● Work to complete:
Select all lines with the string "that" in them, and copy those lines.

● Data for this exercise:
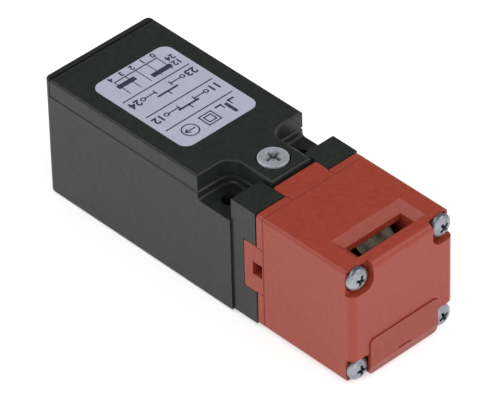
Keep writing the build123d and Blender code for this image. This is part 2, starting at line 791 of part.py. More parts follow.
def contact_carriage():
    """Sliding carriage with two bridge windows, a spring hole and a stem."""
    half = carriage_width / 2
    tall = carriage_height / 2
    slide = block(carriage_rear_x, carriage_front_x, -half, half, axis_z - tall, axis_z + tall)
    slide = fillet(slide.edges().filter_by(Axis.X), carriage_edge_radius)
    slide += rod_x(stem_d / 2, carriage_front_x, stem_x)
    slide -= rod_x(return_spring_d / 2 + spring_play, carriage_rear_x, carriage_rear_x + return_spring_pocket)
    closing_x, opening_x = contact_positions()[:2]
    window_half = bridge_height / 2 + running_gap
    for x0 in (closing_x - bridge_window, opening_x):
        slide -= block(x0, x0 + bridge_window, -half, half, axis_z - window_half, axis_z + window_half)
    return slide


def bridge(pair):
    """Moving contact bridge with a rivet at each end."""
    closing_x, opening_x = contact_positions()[:2]
    x0 = closing_x - bridge_thickness if pair == "closing" else opening_x
    x1 = x0 + bridge_thickness
    bar = block(x0, x1, -tab_outer, tab_outer, axis_z - bridge_height / 2, axis_z + bridge_height / 2)
    for side in (-1, 1):
        if pair == "closing":
            bar += rod_x(rivet_d / 2, x1, x1 + rivet_height, side * contact_y)
        else:
            bar += rod_x(rivet_d / 2, x0 - rivet_height, x0, side * contact_y)
    return bar


def spring_tube(outer_d, wire, x0, x1):
    """Outer form of a coil spring along X."""
    return rod_x(outer_d / 2, x0, x1) - rod_x(outer_d / 2 - wire, x0, x1)


def bridge_springs():
    """Contact-pressure springs behind the two bridges."""
    closing_x, opening_x = contact_positions()[:2]
    spans = [(closing_x - bridge_window, closing_x - bridge_thickness),
             (opening_x + bridge_thickness, opening_x + bridge_window)]
    return [spring_tube(bridge_spring_d, bridge_spring_wire, x0, x1) for x0, x1 in spans]


def head_screws():
    """Four screws through the head into the neck."""
    seat = end_x - corner_seat_depth
    length = seat - neck_x + head_screw_depth - screw_end_gap
    screw = pan_screw(head_screw_head_d, head_screw_head_height, head_screw_d, length)
    return [Pos(seat, y, axis_z + z) * Rot(0, 90, 0) * screw
            for y in (-screw_pitch, screw_pitch) for z in (-screw_pitch, screw_pitch)]


def cover_screw():
    """Captive cover screw, with its shank drawn at the core diameter."""
    seat = body_height + screw_head_rise - screw_head_height
    length = seat - parting_z + screw_engagement
    screw = pan_screw(screw_head_d, screw_head_height, screw_core_d, length)
    return Pos(screw_from_holes, 0, seat) * screw


def screw_retainer():
    """Washer that keeps the cover screw in the cover."""
    z0 = parting_z + retainer_gap
    ring = rod_z(retainer_d / 2, screw_from_holes, 0, z0, z0 + retainer_thickness)
    return ring - rod_z(screw_core_d / 2, screw_from_holes, 0, z0, z0 + retainer_thickness)


def cover_gasket():
    """Flat rubber ring between body and cover."""
    ring = gasket_outline(gasket_width) - gasket_outline(0)
    return flat(ring, parting_z - gasket_height, parting_z)


parts["housing_body"] = housing_body()
parts["cover"] = cover()
parts["cover_gasket"] = cover_gasket()
parts["cover_screw"] = cover_screw()
parts["screw_retainer"] = screw_retainer()
parts["label_plate"] = label(0)
parts["head_base"] = head_base()
parts["head_housing"] = head_housing()
parts["head_screws"] = head_screws()
parts["head_gasket"] = neck_gasket(neck_gasket_height, 0)
parts["slot_plug"] = slot_plug()
parts["cam_wheel"] = cam_wheel()
parts["cam_axle"] = rod_y(axle_d / 2, -axle_length / 2, axle_length / 2, wheel_x, axis_z)
for side, word in ((-1, "near"), (1, "far")):
    parts[f"key_latch_{word}"] = key_latch(side)
    parts[f"latch_spring_{word}"] = latch_spring(side)
parts["pushrod"] = pushrod()
parts["pushrod_guide"] = pushrod_guide()
parts["pushrod_seal"] = pushrod_seal()
parts["contact_block_base"] = contact_block_base()
parts["contact_block_cap"] = contact_block_cap()
for pair in ("opening", "closing"):
    for side, word in ((-1, "near"), (1, "far")):
        parts[f"{pair}_terminal_{word}"] = terminal_strip(pair, side)
    parts[f"{pair}_bridge"] = bridge(pair)
parts["terminal_screws"] = terminal_screws()
parts["clamp_plates"] = clamp_plates()
parts["contact_carriage"] = contact_carriage()
parts["bridge_springs"] = bridge_springs()
parts["return_spring"] = spring_tube(return_spring_d, return_spring_wire, block_rear_x + block_end_wall,
                                     carriage_rear_x + return_spring_pocket)

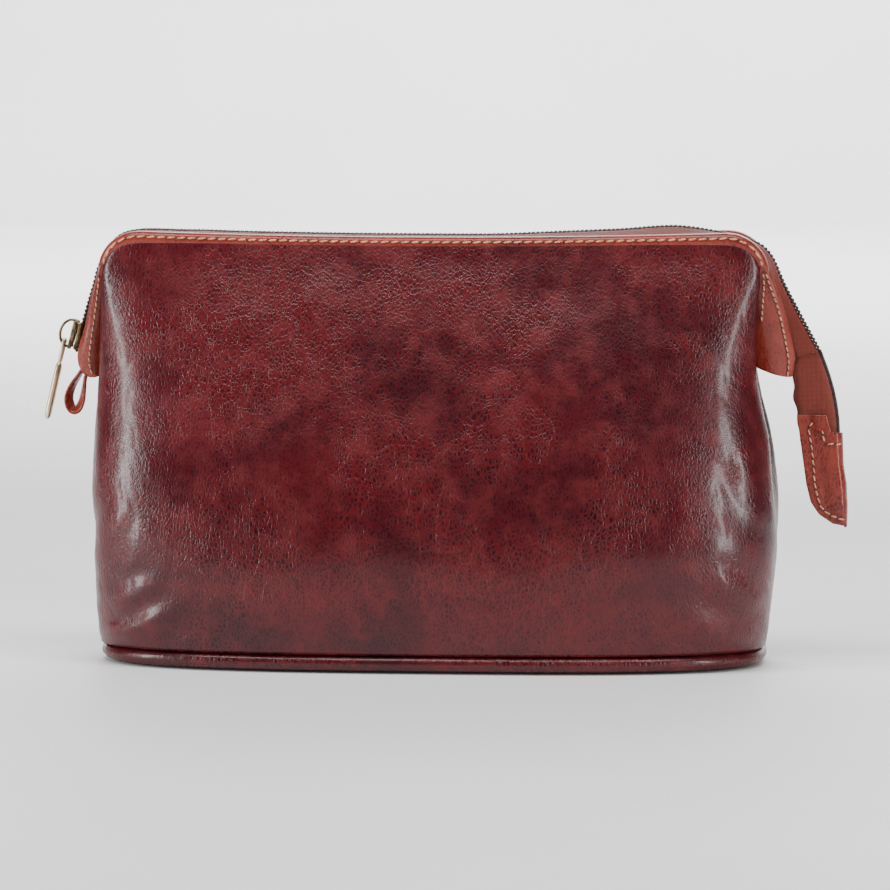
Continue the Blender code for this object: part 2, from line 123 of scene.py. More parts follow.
# Zip: matched (x, z) places of its teeth and of its sewn edge, up the left arm and down the right.
ZIP_LEFT_TEETH = [(-143.2, 121.0), (-138.9, 136.0), (-135.6, 147.0), (-132.2, 157.0)]
ZIP_LEFT_SEWN = [(-140.6, 125.2), (-135.0, 135.0), (-132.6, 145.5), (-130.8, 155.5)]
ZIP_RIGHT_TEETH = [(132.0, 161.0), (138.4, 148.0), (145.6, 134.5), (152.2, 122.4)]
ZIP_RIGHT_SEWN = [(131.2, 156.0), (134.2, 142.5), (139.2, 130.5), (142.4, 120.2)]
ZIP_TOP = 169.6
# What is added to the teeth's height at some of the top's places, counted from the middle.
ZIP_HUMP = {2: 0.8, 3: 1.5, 4: 2.2, 5: -1.6}
ZIP_STEP = 23.8
ZIP_END_DROP = 1.6
ZIP_SPANS = 5
TEETH_Y = 1.15
TEETH_SPREAD = 1.03
TAPE_INNER_Y = 11.2
TAPE_INNER_DROP = 1.3
TAPE_CLEARANCE = 4.8
TAPE_TUCK = 2.2
TAPE_TUCK_LOW = 136.0
TAPE_TUCK_HIGH = 146.0
TAPE_CLOTH = 0.6
TAPE_CROWN = 0.25
TAPE_SHORT = 0.45
TAIL_TEETH = [(152.2, 122.6), (155.7, 113.0), (158.0, 104.4), (159.3, 96.0), (159.7, 87.5)]
TAIL_SEWN = [(142.4, 122.0), (141.9, 112.0), (142.2, 104.0), (143.7, 96.0), (144.6, 87.0)]
TAIL_TAPE_Y = 0.45
TAIL_WAVE = 0.35
TAIL_WAVE_RATE = 0.55
COIL_LOOP = 0.56
COIL_WIRE = 0.42
COIL_PITCH = 1.75

# End tab: (x, z) places of its stitched left edge, its folded right edge and its seams. Above
# TAB_CUT_TOP its right side is cut back to TAB_CUT_X.
TAB_TOP = 97.4
TAB_CUT_TOP = 90.7
TAB_CUT_X = 155.0
TAB_CUT_SLANT = 0.3
TAB_LEFT = [(143.4, 97.4), (145.6, 82.0), (147.3, 70.0), (149.1, 63.0), (152.2, 58.2),
            (157.8, 54.4), (163.2, 53.4)]
TAB_RIGHT = [(161.5, 90.4), (162.0, 77.5), (163.2, 70.2), (163.7, 61.0), (163.5, 53.4)]
TAB_SEAMS = [
    [(148.0, 92.0), (149.3, 84.6), (150.1, 77.3), (150.8, 69.4), (153.1, 61.4), (156.3, 58.3),
     (160.0, 56.7), (162.6, 55.9)],
    [(148.2, 92.8), (150.2, 94.4), (152.4, 94.2)],
    [(153.2, 92.6), (154.3, 86.6)],
    [(155.2, 86.2), (161.0, 86.0)],
]
TAB_LEATHER = 1.2
TAB_GRID = (24, 88)
TAB_FLAT = 1.5
TAB_FOLD = 1.5
TAB_LEAST = 0.15
TAB_SEAM_LIFT = 0.125

# Slider at the left end of the zip, and its puller.
SLIDER_CENTRE = Vector((-142.9, 0.0, 127.5))
SLIDER_LEAN = math.radians(15.5)
SLIDER_LENGTH = 12.5
PULLER_LEAN = math.radians(13.0)
PULLER_LENGTH = 33.0
PULLER_BAR = 24.0

# Stitches: pitch and half width of each kind of seam, and the half sizes of the dark dot of painted
# shade at a needle hole.
CASING_STITCH = (4.0, 0.4)
EAR_STITCH = (2.6, 0.32)
TAB_STITCH = (3.0, 0.34)
STITCH_SLANT = 0.16
STITCH_SHARE = 0.42
STITCH_LIFT = 0.22
NEEDLE_HOLE_SHADE_SIZE = (0.42, 0.36, 0.12)


# ---------------------------------------------------------------- materials

# Where a Mix node keeps its colour sockets.
MIX_FACTOR = 0
MIX_FIRST = 6
MIX_SECOND = 7
MIX_RESULT = 2


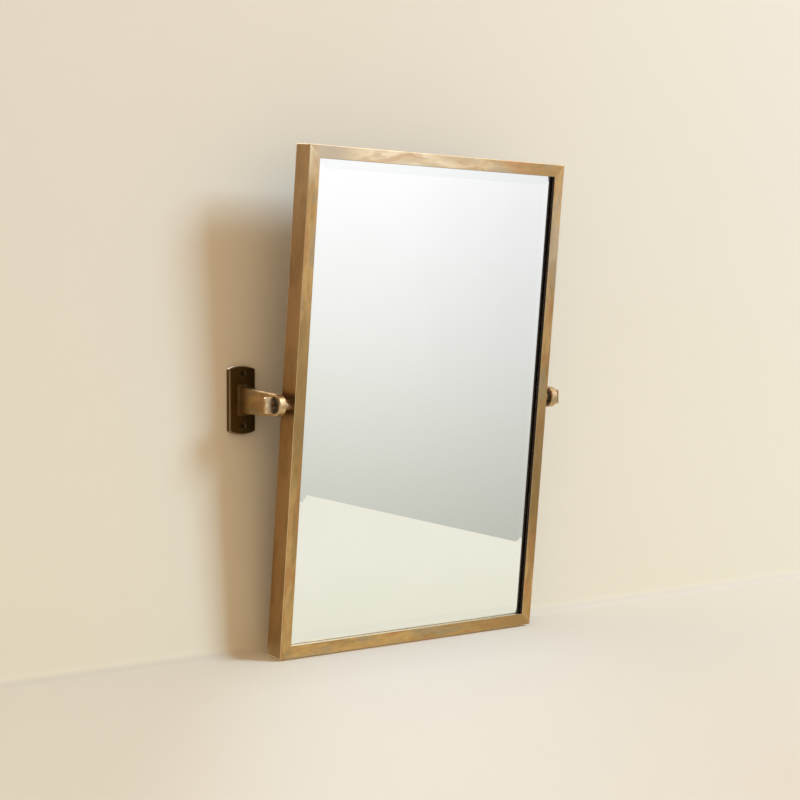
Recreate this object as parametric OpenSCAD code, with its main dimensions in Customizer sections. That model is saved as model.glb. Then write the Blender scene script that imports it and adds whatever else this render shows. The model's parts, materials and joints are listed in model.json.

● Full response:
    """Washer that keeps the cover screw in the cover."""
Recreate this object as parametric OpenSCAD code, with its main dimensions in Customizer sections. That model is saved as model.glb. Then write the Blender scene script that imports it and adds whatever else this render shows. The model's parts, materials and joints are listed in model.json.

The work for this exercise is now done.